The last 4 months have been a remarkable experience. I have a yearly cinema pass which enables me to see individual films for free, and in this time I have seen over 100 films. This is not just because I needed some cultural outlet – the range of films on offer has been greater than I have ever experienced.

There has been much muttering in The Film Industry, whatever that is, that the postponing of the release of the new James Bond film was a disaster for cinema. In my experience, it has been quite the opposite. Not that I wouldn’t have gone to the Bond film, or any of the other franchise films that have been postponed, although they wouldn’t have been at the top of my list.

But that’s not the main point. Whenever a Big Film is released, it runs for several months, and takes up many screens. This means that fewer screens are available to show other, more interesting, films. In the past 4 months, the absence of blockbusters means that we have had more choice in what we see than I ever remember.
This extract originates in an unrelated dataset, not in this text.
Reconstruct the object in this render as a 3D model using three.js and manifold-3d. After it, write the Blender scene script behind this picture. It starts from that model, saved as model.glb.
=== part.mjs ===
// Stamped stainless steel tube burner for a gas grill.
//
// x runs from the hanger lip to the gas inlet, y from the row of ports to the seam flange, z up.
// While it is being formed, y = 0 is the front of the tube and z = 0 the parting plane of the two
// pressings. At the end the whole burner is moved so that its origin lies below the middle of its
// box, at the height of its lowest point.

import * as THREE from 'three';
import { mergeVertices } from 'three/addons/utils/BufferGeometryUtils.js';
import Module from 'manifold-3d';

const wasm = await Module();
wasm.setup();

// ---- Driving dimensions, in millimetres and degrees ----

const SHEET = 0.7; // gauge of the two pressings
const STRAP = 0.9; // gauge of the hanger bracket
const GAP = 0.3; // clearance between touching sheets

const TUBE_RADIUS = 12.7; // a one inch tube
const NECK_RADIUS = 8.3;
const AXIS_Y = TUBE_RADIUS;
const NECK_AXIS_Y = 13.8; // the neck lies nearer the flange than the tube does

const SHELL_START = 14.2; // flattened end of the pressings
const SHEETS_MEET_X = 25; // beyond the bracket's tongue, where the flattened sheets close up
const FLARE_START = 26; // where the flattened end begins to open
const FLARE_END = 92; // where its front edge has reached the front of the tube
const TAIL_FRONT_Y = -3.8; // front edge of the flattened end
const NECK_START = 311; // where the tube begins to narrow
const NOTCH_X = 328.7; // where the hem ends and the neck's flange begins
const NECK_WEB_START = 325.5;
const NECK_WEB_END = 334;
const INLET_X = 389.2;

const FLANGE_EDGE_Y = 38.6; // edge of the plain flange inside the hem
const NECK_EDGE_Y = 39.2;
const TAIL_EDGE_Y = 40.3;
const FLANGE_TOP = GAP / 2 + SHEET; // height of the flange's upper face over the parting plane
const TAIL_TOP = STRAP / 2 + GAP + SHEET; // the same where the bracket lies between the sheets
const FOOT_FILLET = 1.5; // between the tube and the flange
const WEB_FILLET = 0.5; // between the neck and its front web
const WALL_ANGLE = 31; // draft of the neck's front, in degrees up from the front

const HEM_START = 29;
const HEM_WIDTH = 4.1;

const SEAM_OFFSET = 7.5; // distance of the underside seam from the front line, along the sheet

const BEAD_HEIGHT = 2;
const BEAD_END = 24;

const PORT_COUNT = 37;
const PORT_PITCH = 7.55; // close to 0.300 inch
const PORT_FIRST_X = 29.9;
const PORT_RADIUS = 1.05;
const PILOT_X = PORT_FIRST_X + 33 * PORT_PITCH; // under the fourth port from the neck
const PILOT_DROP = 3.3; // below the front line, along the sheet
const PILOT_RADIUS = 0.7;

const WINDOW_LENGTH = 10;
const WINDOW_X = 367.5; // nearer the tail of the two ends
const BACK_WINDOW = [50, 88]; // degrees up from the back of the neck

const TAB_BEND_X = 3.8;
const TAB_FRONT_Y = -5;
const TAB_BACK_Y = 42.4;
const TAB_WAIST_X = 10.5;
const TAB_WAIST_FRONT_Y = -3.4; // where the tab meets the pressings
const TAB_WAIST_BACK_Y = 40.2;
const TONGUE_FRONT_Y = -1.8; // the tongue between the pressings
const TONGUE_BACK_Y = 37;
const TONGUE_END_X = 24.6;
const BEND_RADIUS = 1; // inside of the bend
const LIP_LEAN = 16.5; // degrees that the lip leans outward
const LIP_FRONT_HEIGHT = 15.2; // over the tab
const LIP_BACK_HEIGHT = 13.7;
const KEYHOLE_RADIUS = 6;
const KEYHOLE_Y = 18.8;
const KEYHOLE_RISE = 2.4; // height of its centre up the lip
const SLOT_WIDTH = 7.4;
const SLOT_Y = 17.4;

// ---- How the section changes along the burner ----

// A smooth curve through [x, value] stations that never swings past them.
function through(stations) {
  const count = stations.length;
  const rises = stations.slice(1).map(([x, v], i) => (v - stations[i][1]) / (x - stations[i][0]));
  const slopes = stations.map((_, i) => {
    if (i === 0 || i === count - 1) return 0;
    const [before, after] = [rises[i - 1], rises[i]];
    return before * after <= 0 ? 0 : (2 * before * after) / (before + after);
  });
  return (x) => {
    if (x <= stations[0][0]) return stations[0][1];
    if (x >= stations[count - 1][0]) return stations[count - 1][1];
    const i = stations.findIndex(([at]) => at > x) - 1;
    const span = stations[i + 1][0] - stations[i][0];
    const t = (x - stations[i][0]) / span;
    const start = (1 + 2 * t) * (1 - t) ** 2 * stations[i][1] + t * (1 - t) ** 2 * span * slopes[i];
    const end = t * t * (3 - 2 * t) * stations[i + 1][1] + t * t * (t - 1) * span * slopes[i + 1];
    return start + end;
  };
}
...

At the beginning of each year, we have the Berlinale, the Berlin film festival, where tickets go on sale at 10 o’clock and are sold out at 10.05. Many of the films shown find it difficult to get to the cinemas, and if they do are shown in one screen for a week. This Summer has been full of films which played the Berlinale and other film festivals. I’ve not loved all of them, but the quality has been generally great.

Between the first and second lockdown, I have only seen one film that I have truly hated – Sofia Coppola’s self-indulgent On the Rocks. And believe me, I am very capable of hating films so it’s way below my usual average. But there has been a wealth of marvellous films on show.

To just touch the surface, we’ve seen the fascinating stories of Harriet Tubman and Jean Seberg, there’s been Burhan Qurbani’’s reimagining of Berlin Alexanderplatz from the PoV of a refugee, Cocoon, the superb story of lesbian first love, the bizarre Advantages of Travelling by Train, and Never Rarely Sometimes Always, the essential story of a young woman getting an abortion. There’s been fascinating documentaries about Dr Ruth and Greta Thunberg, and Horror Noire, a superb dissection of black horror films. I could go on.

But its not just new films. The extra space has allowed cinemas to show retrospectives of Federico Fellini on the 100th anniversary of his birth. I didn’t come out of the films desperate to see more, but I am really happy that I had the experience of seeing them in real cinemas. And I’ve been able to revisit old films (or in some cases, see for the first time films that I missed when they came out) – Jaws, Exorcist III, The Shining.

So, I will be missing my cinema visits, more so than if the main attraction would be more Bond. But I hope that cinemas have learned that there is an audience for films which are not just the old bashy-crashy stuff. It’s been a great 4 months. I hope we have more soon.